■ Stated problem:
Your task is to quote exactly the run of lines that starts at the line containing "The three.js and" and ends at the line containing "return Wire(self, node.outputs[output])", including both.

━━ Material for this exercise ━━

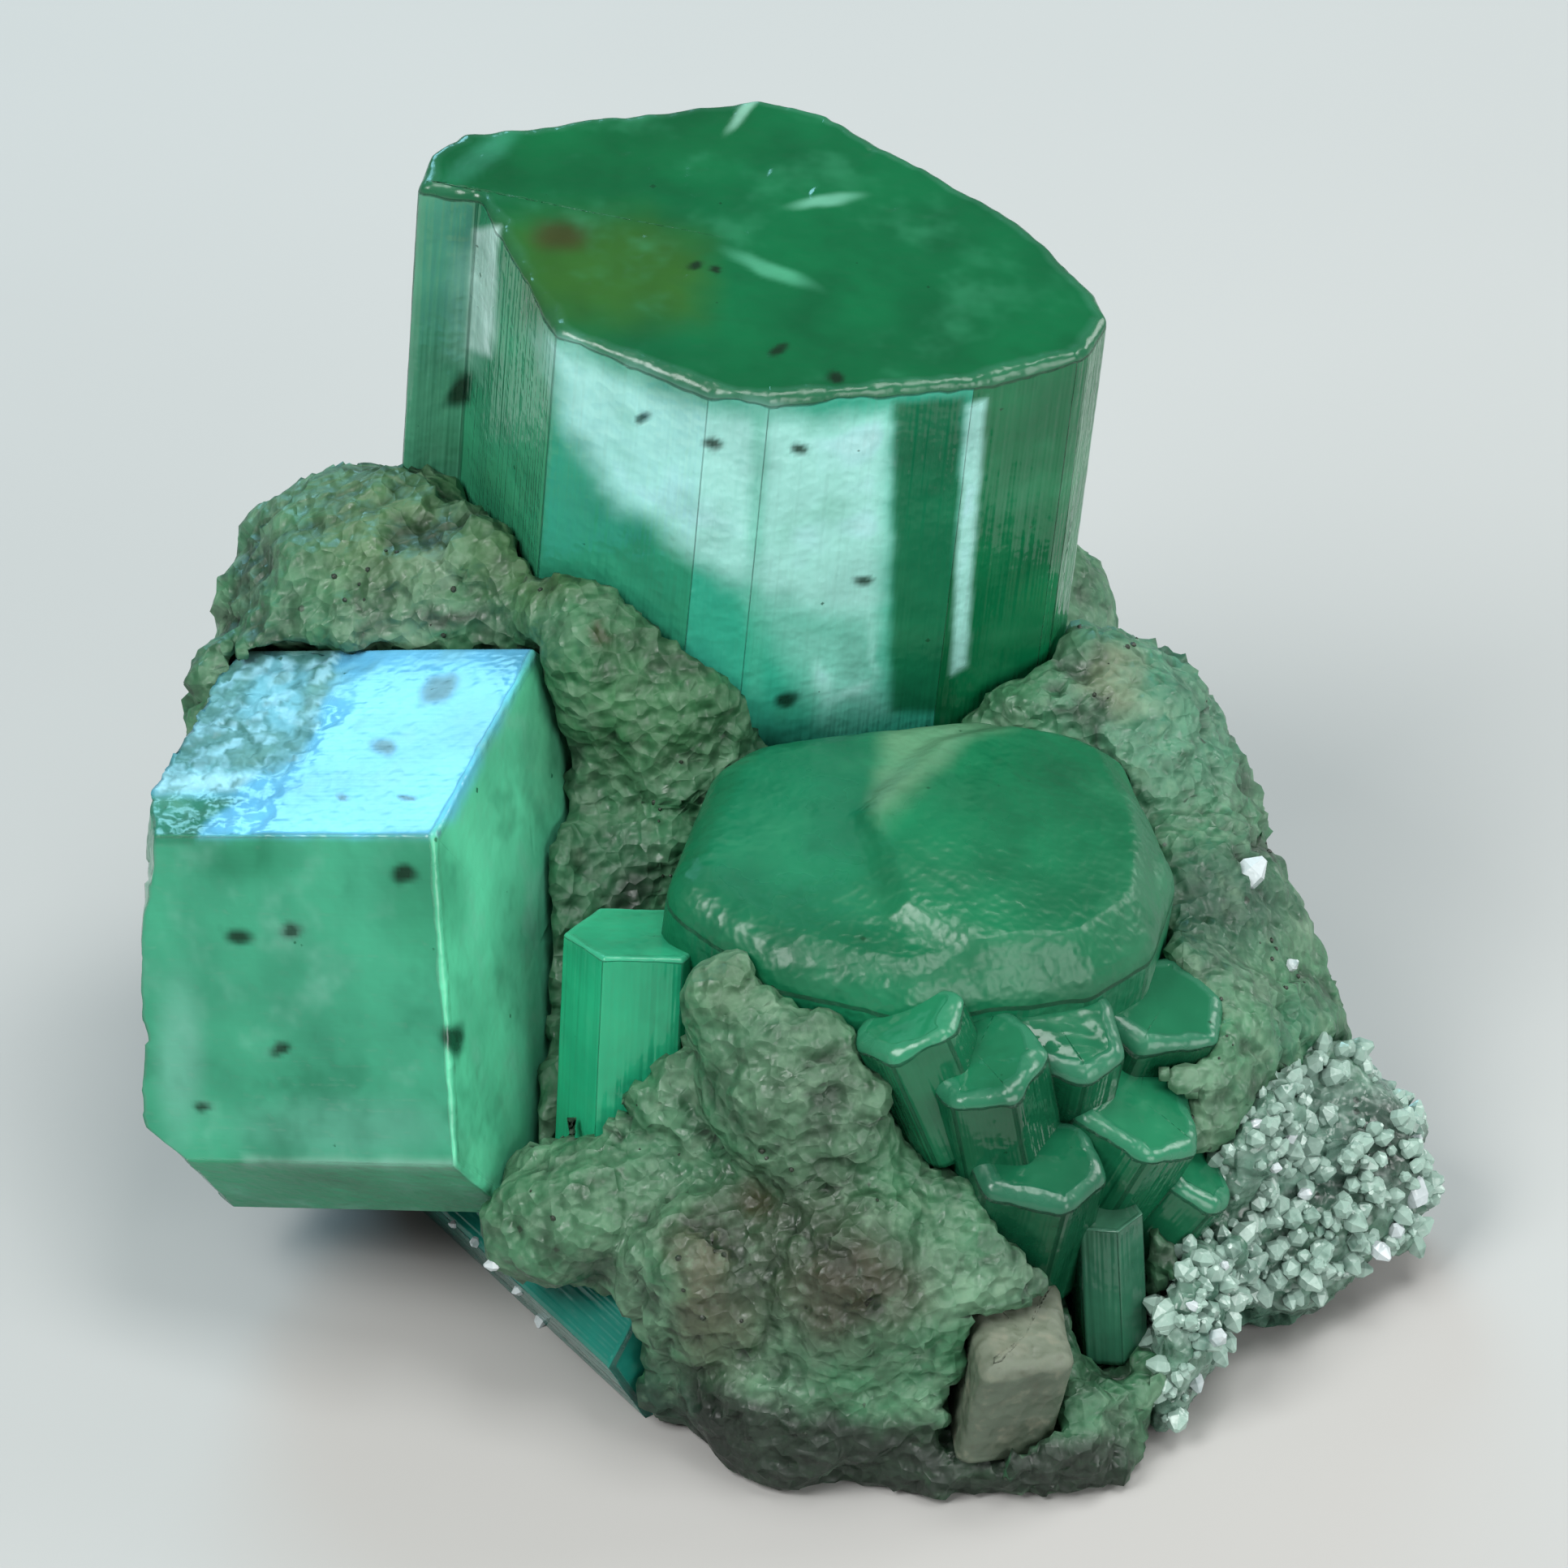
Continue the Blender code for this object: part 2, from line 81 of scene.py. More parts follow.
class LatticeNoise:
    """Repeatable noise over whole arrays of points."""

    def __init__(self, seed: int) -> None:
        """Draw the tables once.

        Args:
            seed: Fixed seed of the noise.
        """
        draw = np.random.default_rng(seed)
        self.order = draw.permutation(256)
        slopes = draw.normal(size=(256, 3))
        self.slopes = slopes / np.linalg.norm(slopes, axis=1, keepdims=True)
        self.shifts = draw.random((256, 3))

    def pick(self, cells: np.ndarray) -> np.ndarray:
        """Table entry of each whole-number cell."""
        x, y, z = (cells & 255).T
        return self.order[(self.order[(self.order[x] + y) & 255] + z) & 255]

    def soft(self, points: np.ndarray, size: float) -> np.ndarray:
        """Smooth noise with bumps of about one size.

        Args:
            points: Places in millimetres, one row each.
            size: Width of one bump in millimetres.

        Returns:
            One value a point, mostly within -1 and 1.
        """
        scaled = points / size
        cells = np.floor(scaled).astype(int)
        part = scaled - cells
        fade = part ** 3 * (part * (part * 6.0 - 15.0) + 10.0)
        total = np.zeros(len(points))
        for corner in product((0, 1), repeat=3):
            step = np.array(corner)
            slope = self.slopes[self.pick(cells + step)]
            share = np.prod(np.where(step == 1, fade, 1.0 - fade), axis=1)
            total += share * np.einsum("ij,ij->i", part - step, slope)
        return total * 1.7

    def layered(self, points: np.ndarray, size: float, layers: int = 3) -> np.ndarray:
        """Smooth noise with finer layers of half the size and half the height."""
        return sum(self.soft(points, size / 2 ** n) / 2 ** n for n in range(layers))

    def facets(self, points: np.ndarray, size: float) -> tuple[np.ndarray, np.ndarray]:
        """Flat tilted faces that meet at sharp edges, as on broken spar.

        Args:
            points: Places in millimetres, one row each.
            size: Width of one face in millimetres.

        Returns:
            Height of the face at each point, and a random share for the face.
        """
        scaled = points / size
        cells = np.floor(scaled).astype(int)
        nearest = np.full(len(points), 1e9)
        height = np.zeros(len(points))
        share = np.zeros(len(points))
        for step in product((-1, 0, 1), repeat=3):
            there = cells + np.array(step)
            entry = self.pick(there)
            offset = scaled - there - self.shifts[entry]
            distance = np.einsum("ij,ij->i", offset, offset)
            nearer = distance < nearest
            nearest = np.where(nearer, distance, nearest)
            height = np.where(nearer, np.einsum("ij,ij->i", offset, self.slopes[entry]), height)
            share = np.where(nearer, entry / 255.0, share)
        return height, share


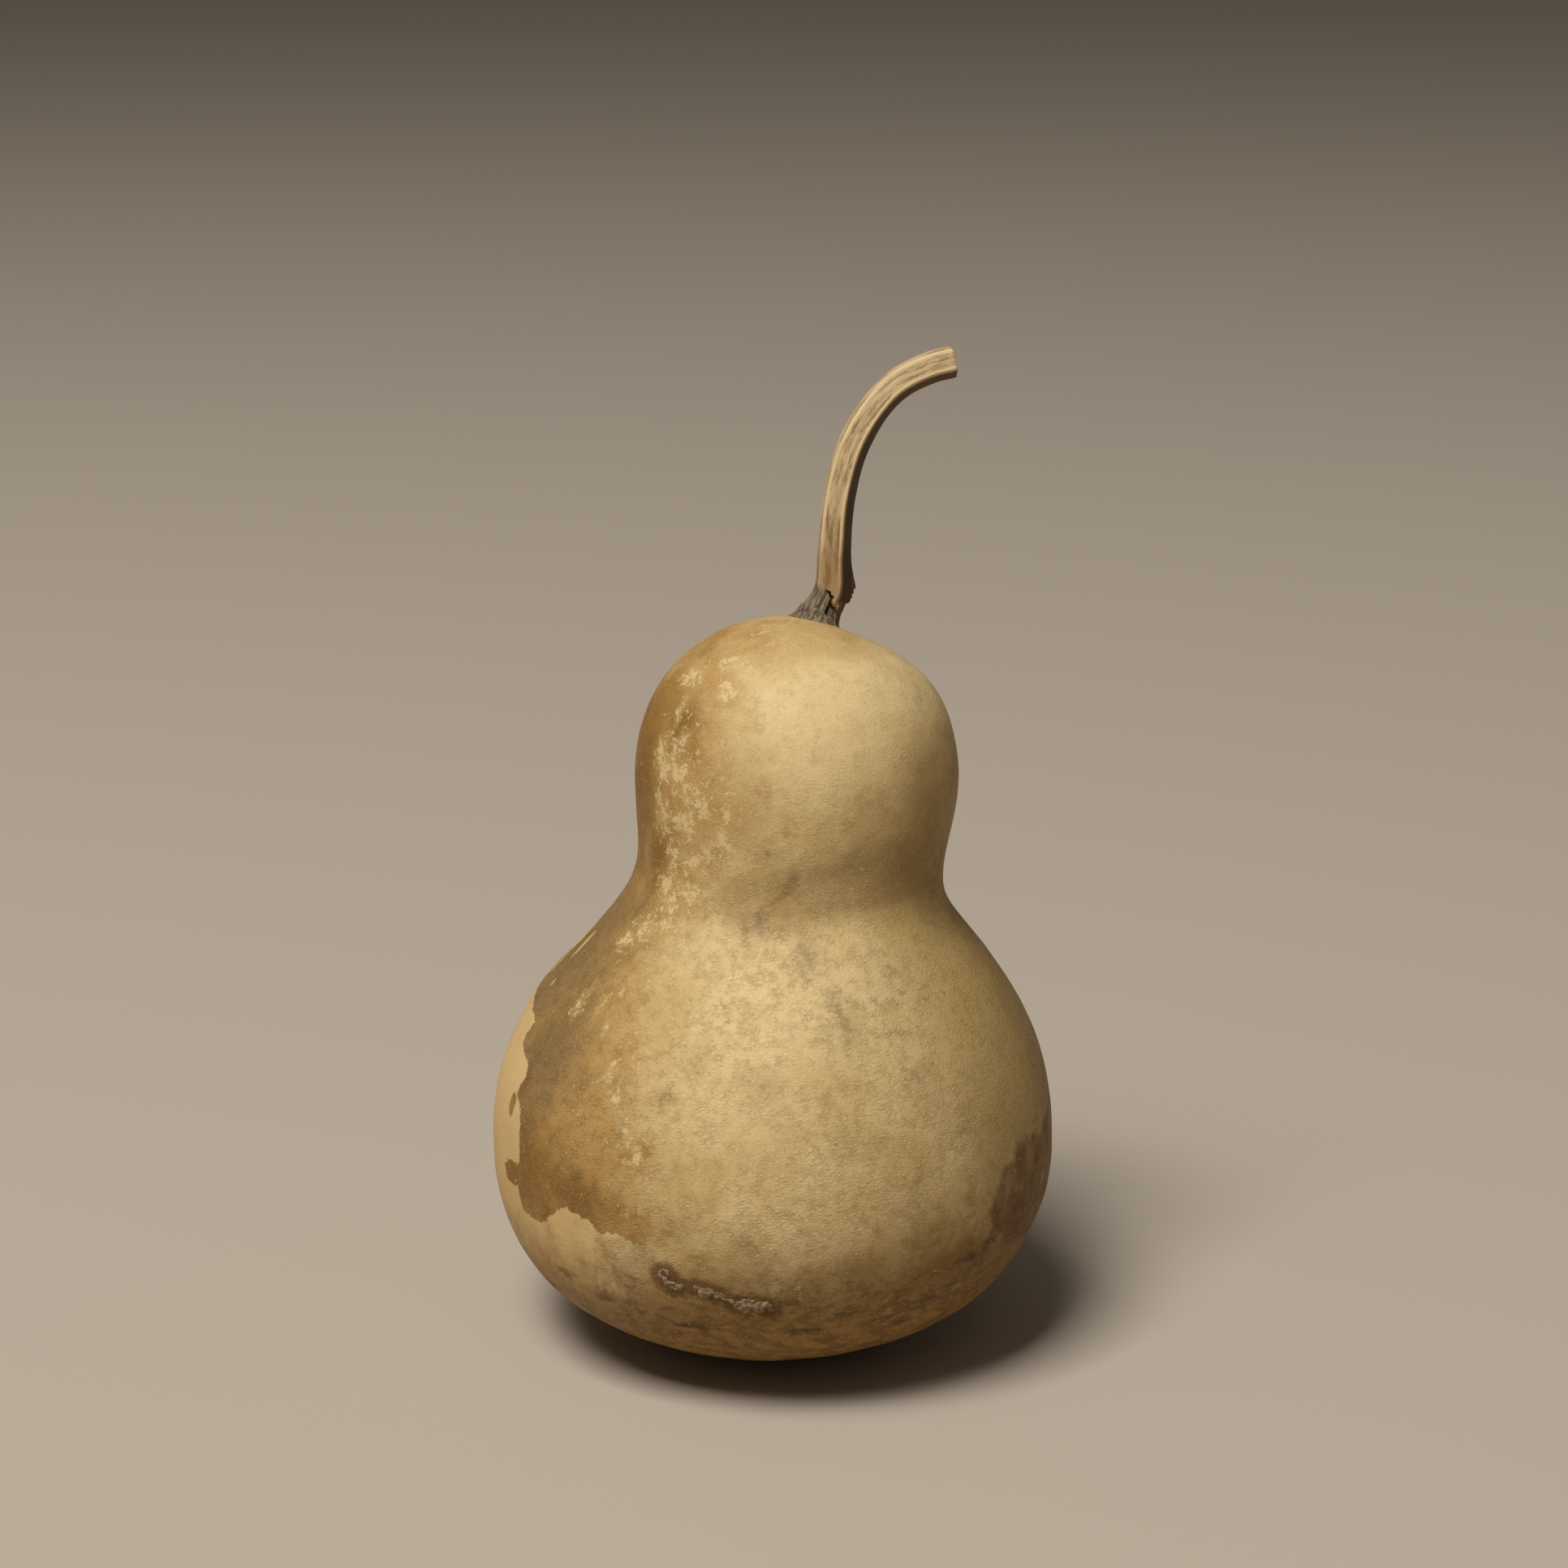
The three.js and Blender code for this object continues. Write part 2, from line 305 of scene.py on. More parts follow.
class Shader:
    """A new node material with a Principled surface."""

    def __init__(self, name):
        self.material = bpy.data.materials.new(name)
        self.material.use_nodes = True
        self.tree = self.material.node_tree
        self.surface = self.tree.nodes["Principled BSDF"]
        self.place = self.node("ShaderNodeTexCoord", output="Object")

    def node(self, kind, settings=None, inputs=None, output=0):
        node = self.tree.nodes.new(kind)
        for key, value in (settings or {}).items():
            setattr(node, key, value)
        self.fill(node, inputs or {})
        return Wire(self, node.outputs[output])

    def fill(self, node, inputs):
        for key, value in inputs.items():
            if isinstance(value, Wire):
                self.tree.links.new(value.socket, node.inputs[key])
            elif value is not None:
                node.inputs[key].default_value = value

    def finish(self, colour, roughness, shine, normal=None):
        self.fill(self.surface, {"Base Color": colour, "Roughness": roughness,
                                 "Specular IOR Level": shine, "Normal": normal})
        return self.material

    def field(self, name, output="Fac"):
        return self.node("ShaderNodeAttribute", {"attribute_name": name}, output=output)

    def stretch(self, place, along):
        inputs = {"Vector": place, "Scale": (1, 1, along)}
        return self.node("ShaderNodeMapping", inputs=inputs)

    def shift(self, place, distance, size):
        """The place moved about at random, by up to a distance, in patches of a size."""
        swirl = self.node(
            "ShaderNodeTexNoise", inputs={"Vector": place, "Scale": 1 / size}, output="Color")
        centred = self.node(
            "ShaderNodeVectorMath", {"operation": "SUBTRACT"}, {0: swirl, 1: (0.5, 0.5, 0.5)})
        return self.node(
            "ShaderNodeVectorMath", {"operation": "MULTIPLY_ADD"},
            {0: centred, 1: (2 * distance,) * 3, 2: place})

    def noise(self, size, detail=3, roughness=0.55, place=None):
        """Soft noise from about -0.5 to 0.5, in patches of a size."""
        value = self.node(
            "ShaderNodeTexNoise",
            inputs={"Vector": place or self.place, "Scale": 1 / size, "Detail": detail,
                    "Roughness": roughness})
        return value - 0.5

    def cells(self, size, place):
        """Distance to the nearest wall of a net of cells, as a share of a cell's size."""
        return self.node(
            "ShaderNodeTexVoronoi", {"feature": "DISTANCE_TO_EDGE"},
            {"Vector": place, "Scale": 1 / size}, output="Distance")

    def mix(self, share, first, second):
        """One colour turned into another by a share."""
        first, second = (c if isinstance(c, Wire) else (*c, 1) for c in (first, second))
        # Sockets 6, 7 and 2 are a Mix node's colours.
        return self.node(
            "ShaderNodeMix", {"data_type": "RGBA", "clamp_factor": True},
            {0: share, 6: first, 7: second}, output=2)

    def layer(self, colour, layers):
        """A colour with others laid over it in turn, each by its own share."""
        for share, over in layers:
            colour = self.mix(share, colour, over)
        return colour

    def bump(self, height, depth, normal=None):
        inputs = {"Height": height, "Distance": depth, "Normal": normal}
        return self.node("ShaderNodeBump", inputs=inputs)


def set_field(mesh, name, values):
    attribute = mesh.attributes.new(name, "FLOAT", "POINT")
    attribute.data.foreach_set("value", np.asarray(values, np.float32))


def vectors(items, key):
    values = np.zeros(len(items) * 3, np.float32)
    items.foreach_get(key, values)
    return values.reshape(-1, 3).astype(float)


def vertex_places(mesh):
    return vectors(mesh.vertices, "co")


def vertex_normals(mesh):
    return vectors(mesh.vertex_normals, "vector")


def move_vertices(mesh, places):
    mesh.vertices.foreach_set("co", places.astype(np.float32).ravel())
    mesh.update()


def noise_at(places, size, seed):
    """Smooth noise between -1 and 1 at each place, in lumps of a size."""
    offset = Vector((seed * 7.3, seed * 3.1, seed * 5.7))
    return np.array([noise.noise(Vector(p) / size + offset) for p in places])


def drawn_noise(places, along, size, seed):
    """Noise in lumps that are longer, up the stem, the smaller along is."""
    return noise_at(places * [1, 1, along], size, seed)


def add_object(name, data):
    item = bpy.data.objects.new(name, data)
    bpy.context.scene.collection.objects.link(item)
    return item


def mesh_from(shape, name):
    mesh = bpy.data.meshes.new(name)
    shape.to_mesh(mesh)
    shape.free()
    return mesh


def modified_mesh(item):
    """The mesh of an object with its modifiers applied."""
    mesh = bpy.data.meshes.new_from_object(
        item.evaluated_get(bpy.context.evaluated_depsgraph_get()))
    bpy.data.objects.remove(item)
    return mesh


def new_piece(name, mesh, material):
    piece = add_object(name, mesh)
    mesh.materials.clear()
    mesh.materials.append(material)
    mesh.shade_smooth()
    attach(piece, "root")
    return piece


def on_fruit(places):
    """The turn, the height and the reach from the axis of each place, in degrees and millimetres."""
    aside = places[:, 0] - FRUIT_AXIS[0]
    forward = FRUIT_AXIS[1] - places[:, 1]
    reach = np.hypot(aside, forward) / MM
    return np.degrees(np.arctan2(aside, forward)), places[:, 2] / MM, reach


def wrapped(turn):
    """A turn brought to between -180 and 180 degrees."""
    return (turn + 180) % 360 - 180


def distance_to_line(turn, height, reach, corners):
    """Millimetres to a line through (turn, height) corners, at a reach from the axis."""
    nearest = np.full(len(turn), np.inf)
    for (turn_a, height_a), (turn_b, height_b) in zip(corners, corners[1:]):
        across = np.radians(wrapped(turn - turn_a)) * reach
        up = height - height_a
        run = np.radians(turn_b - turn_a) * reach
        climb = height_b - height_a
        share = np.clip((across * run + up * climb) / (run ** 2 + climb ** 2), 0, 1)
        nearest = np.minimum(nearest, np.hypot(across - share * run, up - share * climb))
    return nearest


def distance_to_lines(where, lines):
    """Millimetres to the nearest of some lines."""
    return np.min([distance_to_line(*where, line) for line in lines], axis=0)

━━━

■ Task output:
The three.js and Blender code for this object continues. Write part 2, from line 305 of scene.py on. More parts follow.
class Shader:
    """A new node material with a Principled surface."""

    def __init__(self, name):
        self.material = bpy.data.materials.new(name)
        self.material.use_nodes = True
        self.tree = self.material.node_tree
        self.surface = self.tree.nodes["Principled BSDF"]
        self.place = self.node("ShaderNodeTexCoord", output="Object")

    def node(self, kind, settings=None, inputs=None, output=0):
        node = self.tree.nodes.new(kind)
        for key, value in (settings or {}).items():
            setattr(node, key, value)
        self.fill(node, inputs or {})
        return Wire(self, node.outputs[output])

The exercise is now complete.